A remortgage may offer you better value in the long run, but switching your mortgage provider can cost in excess of £1,000, so it’s essential you factor this into your calculations. The costs of remortgaging include:

  • Your current lender’s fees – Check whether your current mortgage has an early repayment charge or exit fee as this will add to the costs of remortgaging.
  • Fees charged by your new lender – You could be charged a number of fees, including a booking fee, reservation fee, valuation fee and a fee for releasing the funds.
  • Legal fees – This will cover the cost of conveyancing work that may need to be done when refinancing your property.

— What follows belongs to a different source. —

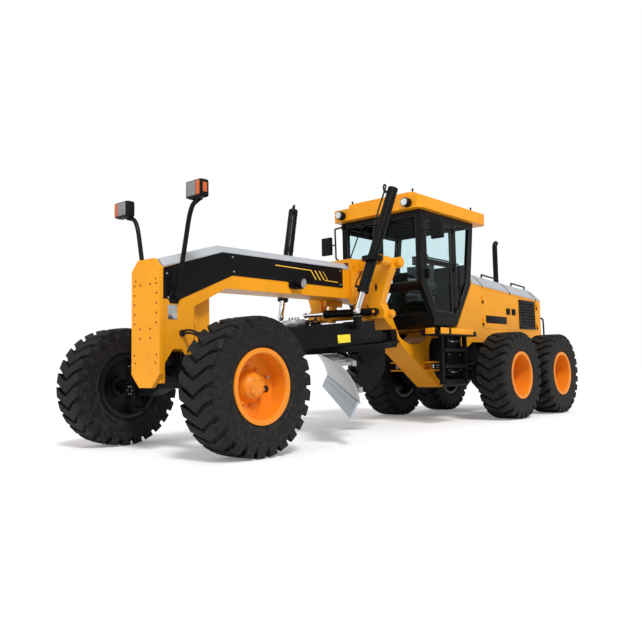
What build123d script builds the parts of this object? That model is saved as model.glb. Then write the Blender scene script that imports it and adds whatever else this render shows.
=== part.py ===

In a lot of cases, your new lender will be willing to pay all or part of your current lender’s fees to help switch lenders; however, the cost of remortgaging is still a potential stumbling block.

How much could I borrow?

There are many factors that come into play when working out how much you will be able to borrow on a new mortgage: the value of your property, your income, how long you want to borrow for, and how long you have left to run on your current mortgage.

Want to know how much you could borrow, or what your monthly payments might be? With our handy mortgage calculator it’ll just take you 2 minutes to answer 4 simple questions and get an approximate quote. Give it a try now!

The remortgage application process

A remortgage will be taken out with a new lender, so you’ll have to go through the mortgage application process in full. You will have to show evidence of your income, such as payslips and bank statements, along with details of your outgoings, like credit card repayments, personal loans, utility bills and other household costs.

To check the affordability of the remortgage, lenders will also carry out a ‘stress test’, which is designed to see whether you could keep up with the repayments if interest rates were to rise.